Die Gruppe hatte den Krater und die Ebene darum beinahe erreicht, als Sylfaen abrupt stehen blieb und ihre spitzen Ohren sich aufrichteten wie die einer Katze. Während ihre Augen gelb wurden, blickte sie sich um und fauchte schließlich laut.
»Was ist?«, reagierten die Anderen und das Elflingmädchen streckte den Arm aus, um auf einen Spalt in der Felswand zu deuten.
»Schattenfeen«, zischte Sylfaen und tatsächlich purzelte in der Sekunde eine ganze Schar dieser Wesen aus einem verborgenen Eingang. Sie drückten sich in die Schatten, die durch die allmählich untergehende Sonne immer tiefer wurden und eilten an der Wand entlang.
Sie bemerkten die Personen nicht, die etliche Meter von ihnen entfernt waren und sich nach der Warnung des Elflingmädchens rasch hinter einigen Felsen verborgen hatten.
»Die Diener eines Magiers«, murmelte Khaeli.
»Wo die sind, ist Malucius nicht weit«, knurrte Phobos und ein Zittern ging durch seinen Körper.
Die Kämpfer hielten sich verborgen, denn sie waren im Vorteil, solange die bissigen kleinen Schattenfeen sie nicht entdeckten.
Die beiden Vampire knurrten leise und tief in ihrer Brust, als nach der Meute tatsächlich Malucius aus dem Spalt trat und sich mit der Hand das Gesicht überschattete. Nach Tagen in der Dunkelheit musste selbst die rote Abendsonne zu viel für seine Augen sein.
»Er hat Arian nicht dabei«, murmelte Megan, die ein elegantes Opernglas vor ihre Augen hielt.
»Was hat dieser widerliche Mistkerl mit ihm gemacht?!«, fauchte Riley leise und krallte seine Fingernägel in Phobos’ Fleisch. Der spürte den stechenden Schmerz sogar durch seine ledernen Armschienen.
»Au, Schatz, du brichst mir den Arm«, zischte er und der junge Vampir ließ von ihm ab.

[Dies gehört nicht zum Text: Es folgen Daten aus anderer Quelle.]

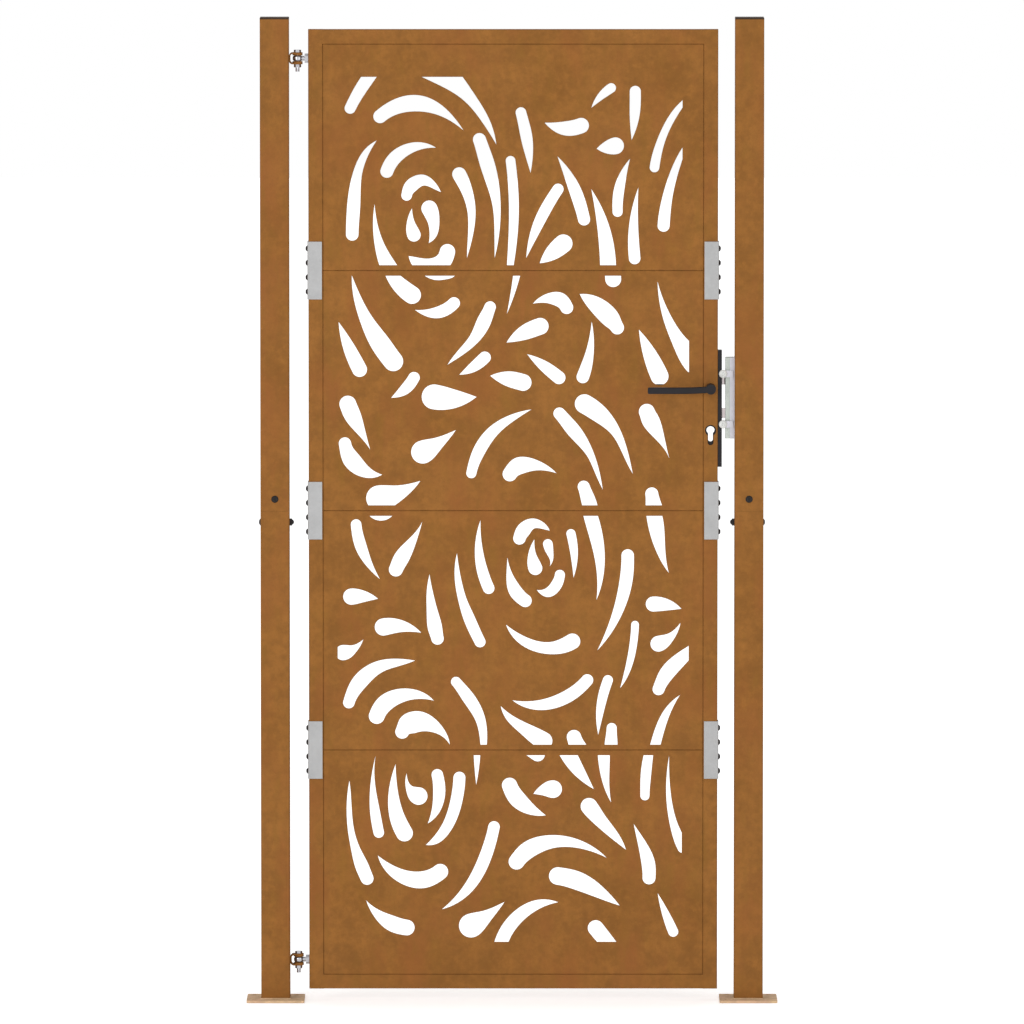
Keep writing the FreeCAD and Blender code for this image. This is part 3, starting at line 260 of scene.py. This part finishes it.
def zinc(name, main, rough_low, rough_high, metal, spangle=0.03):
    """Zinc coating with faint grey crystals, brush marks and a painted highlight on the edges."""
    made, tree, shader = start(name)
    crystals = cells(tree, place(tree), 160.0)
    tone = ramp(tree, crystals, [(0.2, shade(main, 1 - spangle)), (0.8, shade(main, 1 + spangle))])
    cloud = noise(tree, place(tree), 30.0)
    tone = veil(tree, cloud, 0.4, 0.75, 0.2, tone, shade(main, 0.9))
    soft, edge = rounded(tree, 0.6 * MM)
    # Painted highlight: the rounded edges are painted a little lighter, where light would catch them.
    tone = veil(tree, edge, 0.0, 1.0, 0.2, tone, shade(main, 1.15))
    marks = noise(tree, place(tree, (1, 1, 12)), 240.0, detail=2.0)
    normal = bump(tree, marks, depth=0.06 * MM, strength=0.3, normal=soft)
    rough = spread(tree, cloud, 0.35, 0.7, rough_low, rough_high)
    finish_shader(tree, shader, tone, rough, normal, metal, gloss=0.5)
    return made


def black_coat(name, main, rough_low, rough_high, grains_per_metre):
    """Black paint, oxide or plastic with a fine texture and a painted highlight on the edges."""
    made, tree, shader = start(name)
    cloud = noise(tree, place(tree), 45.0)
    tone = ramp(tree, cloud, [(0.3, shade(main, 0.8)), (0.7, shade(main, 1.25))])
    soft, edge = rounded(tree, 0.7 * MM)
    # Painted highlight: the edges are painted much lighter than the coat, where light would catch them.
    tone = veil(tree, edge, 0.2, 1.0, 0.35, tone, shade(main, 2.6))
    orange_peel = noise(tree, place(tree), grains_per_metre, detail=2.0, rough=0.6)
    normal = bump(tree, orange_peel, depth=0.12 * MM, strength=0.4, normal=soft)
    rough = spread(tree, cloud, 0.3, 0.7, rough_low, rough_high)
    finish_shader(tree, shader, tone, rough, normal, metal=0.0, gloss=0.22)
    return made


def floor_material():
    """Plain white floor that glows a little, so that it stays as white as the surround."""
    made, tree, shader = start("floor_pale")
    cloud = noise(tree, place(tree), 0.8, detail=2.0)
    tone = ramp(tree, cloud, [(0.3, NEAR_WHITE), (0.7, WHITE)])
    tree.links.new(tone, shader.inputs["Base Color"])
    shader.inputs["Roughness"].default_value = 0.9
    shader.inputs["Specular IOR Level"].default_value = 0.0
    shader.inputs["Emission Color"].default_value = WHITE
    shader.inputs["Emission Strength"].default_value = 0.25
    return made


CORTEN = shade(srgb(149, 98, 43), 0.75)

LOOKS = {
    "weathered_steel": rust_patina("weathered_steel_look", CORTEN),
    "base_plate_steel": rust_patina("base_plate_look", shade(srgb(208, 176, 140), 0.9), mottle=2.2),
    "galvanised_steel": zinc("galvanised_look", srgb(157, 157, 157), 0.5, 0.7, 0.35, 0.02),
    "zinc_hardware": zinc("zinc_hardware_look", srgb(176, 176, 180), 0.22, 0.4, 0.95, 0.05),
    "keep_steel": zinc("keep_look", srgb(174, 180, 173), 0.45, 0.6, 0.1),
    "bolt_steel": zinc("bolt_look", srgb(190, 180, 180), 0.3, 0.45, 0.9, 0.04),
    "lock_steel": black_coat("lock_look", srgb(34, 30, 30), 0.45, 0.6, 900.0),
    "black_coated_metal": black_coat("black_coat_look", srgb(24, 21, 24), 0.42, 0.58, 900.0),
    "black_fasteners": black_coat("black_oxide_look", srgb(30, 26, 26), 0.35, 0.5, 1500.0),
    "black_plastic": black_coat("black_plastic_look", srgb(50, 34, 20), 0.65, 0.8, 700.0),
    "stop_rubber_steel": zinc("stop_look", srgb(202, 203, 200), 0.4, 0.55, 0.1),
}
# Nodes whose look differs from their slot: a lilac keep base, and rails whose end welds are dressed flush
DRESSED_STEEL = rust_patina("dressed_steel_look", CORTEN, 0.05 * MM)
NODE_LOOKS = {
    "keep_base": zinc("keep_base_look", srgb(189, 188, 195), 0.45, 0.6, 0.1),
    "rail_bottom": DRESSED_STEEL,
    "rail_top": DRESSED_STEEL,
}


def dress_nodes():
    """Gives every CAD node its own look or the look of its material slot."""
    slots = {entry["node"]: entry["material_slot"] for entry in frame["record"]["subparts"]}
    for name, piece in frame["nodes"].items():
        piece.data.materials.clear()
        piece.data.materials.append(NODE_LOOKS.get(name, LOOKS[slots[name]]))


# ---------------------------------------------------------------- pieces


def middle(node):
    """Centre of a CAD node's box."""
    low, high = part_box(node)
    return (Vector(low) + Vector(high)) / 2


def add_piece(name, verts, faces, body, slot_name):
    """A smooth mesh piece that rides on a body."""
    mesh = bpy.data.meshes.new(name)
    mesh.from_pydata(verts, [], faces)
    mesh.update()
    mesh.shade_smooth()
    mesh.materials.append(LOOKS[slot_name])
    piece = bpy.data.objects.new(name, mesh)
    bpy.context.scene.collection.objects.link(piece)
    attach(piece, body)
    return piece


def grid_faces(rows, columns):
    """Quads between rows of points that close on themselves, with both ends capped."""
    faces = []
    for row in range(rows - 1):
        for column in range(columns):
            step = (column + 1) % columns
            faces.append((row * columns + column, row * columns + step,
                          (row + 1) * columns + step, (row + 1) * columns + column))
    faces.append(tuple(reversed(range(columns))))
    faces.append(tuple((rows - 1) * columns + column for column in range(columns)))
    return faces


def thread(name, start_point, direction, length, radius, pitch, body):
    """Helical thread ridges that wrap a plain shank and grow in over a quarter of it at each end."""
    turn = direction.to_track_quat("Z", "Y").to_matrix()
    rows = int(length / pitch * ROWS_PER_TURN) + 1
    verts = []
    for row in range(rows):
        along = row * length / (rows - 1)
        for column in range(THREAD_COLUMNS):
            angle = 2 * math.pi * column / THREAD_COLUMNS
            phase = (along / pitch - column / THREAD_COLUMNS) % 1.0
            ridge = 1 - abs(2 * phase - 1)
            fade = min(1.0, 4 * along / length, 4 * (length - along) / length)
            reach = radius * (THREAD_ROOT + THREAD_RIDGE * ridge * fade)
            point = Vector((reach * math.cos(angle), reach * math.sin(angle), along))
            verts.append(start_point + turn @ point)
    return add_piece(name, verts, grid_faces(rows, THREAD_COLUMNS), body, "zinc_hardware")


def weld(name, first, last, out_a, out_b, size, body, slot_name="weathered_steel"):
    """Rippled fillet weld along a straight corner, with legs towards out_a and out_b."""
    run = last - first
    ripple = RIPPLE_PITCH * size
    rows = max(FEWEST_WELD_ROWS, int(run.length / ripple * ROWS_PER_RIPPLE))
    verts = []
    for row in range(rows):
        along = row / (rows - 1)
        wave = abs(math.sin(math.pi * along * run.length / ripple))
        taper = min(1.0, TAPERS_IN_A_WELD * along, TAPERS_IN_A_WELD * (1 - along))
        reach = size * (RIPPLE_VALLEY + RIPPLE_WAVE * wave) * (WELD_END + WELD_GROWTH * taper)
        corner = first + run * along
        for column in range(WELD_COLUMNS - 1):
            angle = math.pi / 2 * column / (WELD_COLUMNS - 2)
            crown = WELD_FACE + WELD_CROWN * math.sin(2 * angle)
            verts.append(corner + (out_a * math.cos(angle) + out_b * math.sin(angle)) * reach * crown)
        verts.append(corner)
    return add_piece(name, verts, grid_faces(rows, WELD_COLUMNS), body, slot_name)


def hinge_threads():
    """Threads on the free ends of the pivot bolts and on the eyebolts."""
    for end in ("bottom", "top"):
        pin_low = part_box("hinge_pin_" + end)[0]
        pin_middle = middle("hinge_pin_" + end)
        nut_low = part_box("hinge_bracket_" + end)[0][2] - PIVOT_NUT_H
        pin_foot = Vector((pin_middle.x, pin_middle.y, pin_low[2]))
        thread("pin_thread_" + end, pin_foot, Vector((0, 0, 1)), nut_low - pin_low[2],
               PIVOT_BOLT_R, PIVOT_PITCH, "posts")
        eye_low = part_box("eyebolt_" + end)[0]
        nut_low_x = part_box("eyebolt_nuts_" + end)[0][0]
        shank_start = Vector((eye_low[0] + EYE_REACH, 0, middle("eyebolt_" + end).z))
        thread("eyebolt_thread_" + end, shank_start, Vector((1, 0, 0)), nut_low_x - shank_start.x,
               EYEBOLT_R, EYEBOLT_PITCH, "leaf")


def foot_welds():
    """Ripples over the fillet weld round each post foot."""
    for side in ("left", "right"):
        low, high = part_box("post_lower_" + side)
        top = low[2]
        corners = [Vector((low[0], low[1], top)), Vector((high[0], low[1], top)),
                   Vector((high[0], high[1], top)), Vector((low[0], high[1], top))]
        for index, corner in enumerate(corners):
            following = corners[(index + 1) % len(corners)]
            run = (following - corner).normalized()
            out = Vector((run.y, -run.x, 0))
            weld("foot_weld_%s_%d" % (side, index), corner, following, out, Vector((0, 0, 1)),
                 FOOT_WELD, "posts", "base_plate_steel")


def bracket_welds():
    """Upright welds that hold both edges of the hinge brackets to the post."""
    for end in ("bottom", "top"):
        low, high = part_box("hinge_bracket_" + end)
        for name, y, out in (("front", low[1], -1), ("rear", high[1], 1)):
            first = Vector((low[0], y, low[2] + BRACKET_WELD_INSET))
            last = Vector((low[0], y, high[2] - BRACKET_WELD_INSET))
            weld("bracket_weld_%s_%s" % (end, name), first, last, Vector((1, 0, 0)), Vector((0, out, 0)),
                 BRACKET_WELD, "posts")


def rail_welds():
    """Welds on the back of the leaf where the rails meet the stiles."""
    for rail_name in ("rail_bottom", "rail_top"):
        low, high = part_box(rail_name)
        for side, x, out in (("left", low[0], 1), ("right", high[0], -1)):
            first = Vector((x, high[1] - RAIL_WELD, low[2] + RAIL_WELD_INSET))
            last = Vector((x, high[1] - RAIL_WELD, high[2] - RAIL_WELD_INSET))
            weld("%s_weld_%s" % (rail_name, side), first, last, Vector((-out, 0, 0)), Vector((0, 1, 0)),
                 RAIL_WELD, "leaf")


# ---------------------------------------------------------------- stage, light and camera


def studio():
    """Pale floor, white surround and two soft lamps."""
    bpy.ops.mesh.primitive_plane_add(size=FLOOR_SIZE, location=(0, 0, -FLOOR_DROP))
    floor = bpy.context.object
    floor.name = "floor"
    floor.data.materials.append(floor_material())
    world = bpy.data.worlds.new("surround")
    world.use_nodes = True
    background = world.node_tree.nodes["Background"]
    background.inputs["Color"].default_value = WHITE
    background.inputs["Strength"].default_value = 1.0
    bpy.context.scene.world = world
    bpy.context.scene.view_settings.view_transform = "Standard"
    lamp("key", where=(-4.0, -7.5, 2.6), size=3.0, watts=190)
    lamp("fill", where=(5.0, -6.0, 1.6), size=4.0, watts=70)


def lamp(name, where, size, watts):
    """Square soft lamp aimed at the middle of the gate."""
    data = bpy.data.lights.new(name, "AREA")
    data.size = size
    data.energy = watts
    light = bpy.data.objects.new(name, data)
    light.location = where
    aim(light, Vector(LAMP_TARGET))
    bpy.context.scene.collection.objects.link(light)


def aim(thing, target):
    """Turns a lamp or a camera towards a point."""
    away = target - Vector(thing.location)
    thing.rotation_euler = away.to_track_quat("-Z", "Y").to_euler()


def camera():
    """Very long lens, from above and square-on."""
    low, high = cad_box
    height = high[2] - low[2]
    data = bpy.data.cameras.new("camera")
    data.lens = LENS
    data.sensor_width = SENSOR_WIDTH
    data.clip_end = CLIP_END
    made = bpy.data.objects.new("camera", data)
    made.location = (0, -CAMERA_BACK * height, CAMERA_UP * height)
    aim(made, Vector((0, 0, AIM_UP * height)))
    bpy.context.scene.collection.objects.link(made)
    bpy.context.scene.camera = made


dress_nodes()
hinge_threads()
foot_welds()
bracket_welds()
rail_welds()
studio()
camera()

Sie warteten, bis der Reaper und seine kleinen Diener außer Sichtweite waren und schlichen dann im Schutz der Felsen hinterher, immer weiter den schmalen Bergpfad entlang, der an manchen Stellen so steil abfiel, dass Abrutschen und Abstürzen mit dem Tod würde enden können.
Vorsichtig erreichten sie den Kraterrand und lugten um die Felsen herum. Das Loch im Boden, das tief in den Berg führte und dampfte, glomm in der immer stärker werdenden Dunkelheit wie das Tor zur Hölle. Es musste randvoll sein mit glühendem und tausende von Grad heißem flüssigem Gestein.
»Sieh’ mal einer an, der uns da gefunden hat!« Malucius hatte sie bereits erwartet.